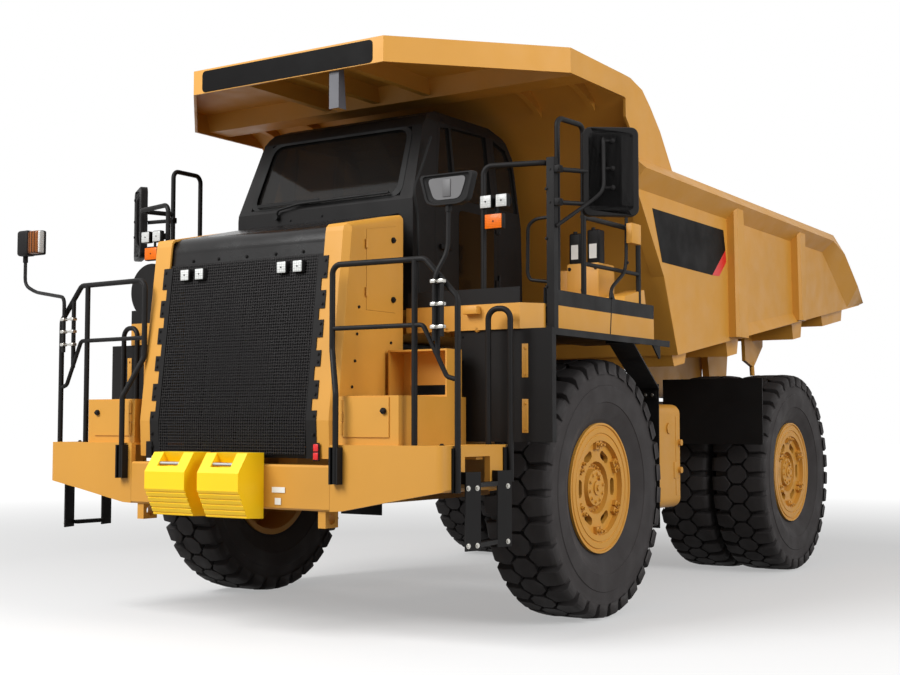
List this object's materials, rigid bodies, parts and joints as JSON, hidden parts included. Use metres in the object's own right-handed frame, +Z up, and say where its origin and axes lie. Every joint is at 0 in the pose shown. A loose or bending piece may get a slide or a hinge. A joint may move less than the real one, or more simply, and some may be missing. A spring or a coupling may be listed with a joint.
{
  "type": "mining dump truck",
  "caption": "Rigid-frame mining dump truck with a tipping body, canopy over the cab, steered front wheels and twin rear wheels.",
  "frame": {"origin": "on the ground under the middle of the whole length, on the truck's centre plane", "axes": "+Z up, the truck faces -Y, its left side is +X"},
  "size_m": [4.7725, 8.46, 4.0399],
  "materials": {
    "yellow_paint": "gloss machine yellow paint",
    "bright_yellow": "moulded bright yellow plastic",
    "black_paint": "satin black paint",
    "chassis_paint": "machine yellow paint, dusty",
    "tyre_rubber": "dark grey tyre rubber",
    "pad_rubber": "black rubber",
    "glass": "tinted cab glass",
    "lamp": "clear and amber lamp lenses",
    "steel": "bare steel",
    "chrome_rod": "hard chrome rod",
    "iron": "dark cast iron",
    "cab_trim": "dark cab trim"
  },
  "bodies": {
    "chassis": {"air_cleaner": "black_paint", "body_pads": "pad_rubber", "bonnet": "black_paint", "bumper_centre": "yellow_paint", "bumper_wings": "yellow_paint", "cab_glass": "glass", "cab_interior": "cab_trim", "cab_shell": "black_paint", "chassis_frame": "chassis_paint", "deck_centre": "yellow_paint", "deck_handrails": "black_paint", "decks": "yellow_paint", "engine_block": "iron", "front_fenders": "black_paint", "front_handrails": "black_paint", "fuel_tank": "yellow_paint", "gearbox_and_shaft": "iron", "grille": "black_paint", "hydraulic_tank": "yellow_paint", "ladders": "black_paint", "lamps": "lamp", "mirrors": "black_paint", "mudguards": "black_paint", "nose_cheeks": "yellow_paint", "radiator": "iron", "rear_axle": "chassis_paint", "step_boxes": "yellow_paint", "step_shelves": "yellow_paint", "strut_towers": "chassis_paint", "wheel_chocks": "bright_yellow"},
    "knuckle_left": {"steering_knuckle_left": "chassis_paint"},
    "knuckle_right": {"steering_knuckle_right": "chassis_paint"},
    "front_wheel_left": {"front_rim_left": "yellow_paint", "front_tyre_left": "tyre_rubber"},
    "front_wheel_right": {"front_rim_right": "yellow_paint", "front_tyre_right": "tyre_rubber"},
    "rear_wheel_left": {"rear_rim_left": "yellow_paint", "rear_tyres_left": "tyre_rubber"},
    "rear_wheel_right": {"rear_rim_right": "yellow_paint", "rear_tyres_right": "tyre_rubber"},
    "dump_body": {"body_bearers": "yellow_paint", "body_bolsters": "yellow_paint", "body_canopy": "yellow_paint", "body_ribs": "yellow_paint", "body_top_rails": "yellow_paint", "body_tub": "yellow_paint"},
    "hoist_barrel_left": {"hoist_barrel_left": "yellow_paint"},
    "hoist_barrel_right": {"hoist_barrel_right": "yellow_paint"},
    "hoist_outer_left": {"hoist_outer_sleeve_left": "steel"},
    "hoist_outer_right": {"hoist_outer_sleeve_right": "steel"},
    "hoist_inner_left": {"hoist_inner_sleeve_left": "steel"},
    "hoist_inner_right": {"hoist_inner_sleeve_right": "steel"},
    "hoist_rod_left": {"hoist_rod_left": "chrome_rod"},
    "hoist_rod_right": {"hoist_rod_right": "chrome_rod"},
    "cab_door": {"cab_door": "black_paint", "cab_door_glass": "glass"},
    "service_door_left": {"service_door_left": "yellow_paint"},
    "service_door_right": {"service_door_right": "yellow_paint"},
    "step_box_door_left": {"step_box_door_left": "yellow_paint"},
    "step_box_door_right": {"step_box_door_right": "yellow_paint"}
  },
  "joints": [
    {"name": "body_tip", "type": "hinge", "parent": "chassis", "child": "dump_body", "pos_m": [0, 3.2, 1.75], "axis": [-1, 0, 0], "range_deg": [0, 50]},
    {"name": "steer_left", "type": "hinge", "parent": "chassis", "child": "knuckle_left", "pos_m": [1, -1.9, 0.935], "axis": [0, 0, 1], "range_deg": [-36, 36]},
    {"name": "steer_right", "type": "hinge", "parent": "chassis", "child": "knuckle_right", "pos_m": [-1, -1.9, 0.935], "axis": [0, 0, 1], "range_deg": [-36, 36]},
    {"name": "front_wheel_spin_left", "type": "hinge", "parent": "knuckle_left", "child": "front_wheel_left", "pos_m": [1.55, -1.9, 0.935], "axis": [1, 0, 0], "continuous": true},
    {"name": "rear_wheel_spin_left", "type": "hinge", "parent": "chassis", "child": "rear_wheel_left", "pos_m": [1.3, 2.06, 0.935], "axis": [1, 0, 0], "continuous": true},
    {"name": "hoist_swing_left", "type": "hinge", "parent": "chassis", "child": "hoist_barrel_left", "pos_m": [0.63, 0.9, 0.75], "axis": [-1, 0, 0], "range_deg": [0, 25.54]},
    {"name": "hoist_outer_slide_left", "type": "slide", "parent": "hoist_barrel_left", "child": "hoist_outer_left", "axis": [0, -0.1624, 0.9867], "range_m": [0, 0.6637]},
    {"name": "hoist_inner_slide_left", "type": "slide", "parent": "hoist_outer_left", "child": "hoist_inner_left", "axis": [0, -0.1624, 0.9867], "range_m": [0, 0.6637]},
    {"name": "hoist_rod_slide_left", "type": "slide", "parent": "hoist_inner_left", "child": "hoist_rod_left", "axis": [0, -0.1624, 0.9867], "range_m": [0, 0.6637]},
    {"name": "front_wheel_spin_right", "type": "hinge", "parent": "knuckle_right", "child": "front_wheel_right", "pos_m": [-1.55, -1.9, 0.935], "axis": [1, 0, 0], "continuous": true},
    {"name": "rear_wheel_spin_right", "type": "hinge", "parent": "chassis", "child": "rear_wheel_right", "pos_m": [-1.3, 2.06, 0.935], "axis": [1, 0, 0], "continuous": true},
    {"name": "hoist_swing_right", "type": "hinge", "parent": "chassis", "child": "hoist_barrel_right", "pos_m": [-0.63, 0.9, 0.75], "axis": [-1, 0, 0], "range_deg": [0, 25.54]},
    {"name": "hoist_outer_slide_right", "type": "slide", "parent": "hoist_barrel_right", "child": "hoist_outer_right", "axis": [0, -0.1624, 0.9867], "range_m": [0, 0.6637]},
    {"name": "hoist_inner_slide_right", "type": "slide", "parent": "hoist_outer_right", "child": "hoist_inner_right", "axis": [0, -0.1624, 0.9867], "range_m": [0, 0.6637]},
    {"name": "hoist_rod_slide_right", "type": "slide", "parent": "hoist_inner_right", "child": "hoist_rod_right", "axis": [0, -0.1624, 0.9867], "range_m": [0, 0.6637]},
    {"name": "cab_door_swing", "type": "hinge", "parent": "chassis", "child": "cab_door", "pos_m": [0.832, -1.814, 2.68], "axis": [0, 0, 1], "range_deg": [0, 85]},
    {"name": "service_door_swing_left", "type": "hinge", "parent": "chassis", "child": "service_door_left", "pos_m": [0.895, -3.609, 2.43], "axis": [0, 0, -1], "range_deg": [0, 95]},
    {"name": "step_box_door_swing_left", "type": "hinge", "parent": "chassis", "child": "step_box_door_left", "pos_m": [0.948, -3.94, 1.44], "axis": [0, 0, -1], "range_deg": [0, 60]},
    {"name": "service_door_swing_right", "type": "hinge", "parent": "chassis", "child": "service_door_right", "pos_m": [-0.895, -3.609, 2.43], "axis": [0, 0, 1], "range_deg": [0, 95]},
    {"name": "step_box_door_swing_right", "type": "hinge", "parent": "chassis", "child": "step_box_door_right", "pos_m": [-0.948, -3.94, 1.44], "axis": [0, 0, 1], "range_deg": [0, 60]}
  ],
  "couplings": [
    {"joint": "steer_right", "follows": "steer_left", "ratio": 1},
    {"joint": "hoist_swing_left", "follows": "body_tip", "ratio": 0.50082},
    {"joint": "hoist_outer_slide_left", "follows": "body_tip", "m_per_rad": 0.75482},
    {"joint": "hoist_inner_slide_left", "follows": "body_tip", "m_per_rad": 0.75482},
    {"joint": "hoist_rod_slide_left", "follows": "body_tip", "m_per_rad": 0.75482},
    {"joint": "hoist_swing_right", "follows": "body_tip", "ratio": 0.50082},
    {"joint": "hoist_outer_slide_right", "follows": "body_tip", "m_per_rad": 0.75482},
    {"joint": "hoist_inner_slide_right", "follows": "body_tip", "m_per_rad": 0.75482},
    {"joint": "hoist_rod_slide_right", "follows": "body_tip", "m_per_rad": 0.75482}
  ]
}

DIRECTIONS:
Show every line that contains the word "materials".

THE RESULT:
List this object's materials, rigid bodies, parts and joints as JSON, hidden parts included. Use metres in the object's own right-handed frame, +Z up, and say where its origin and axes lie. Every joint is at 0 in the pose shown. A loose or bending piece may get a slide or a hinge. A joint may move less than the real one, or more simply, and some may be missing. A spring or a coupling may be listed with a joint.
  "materials": {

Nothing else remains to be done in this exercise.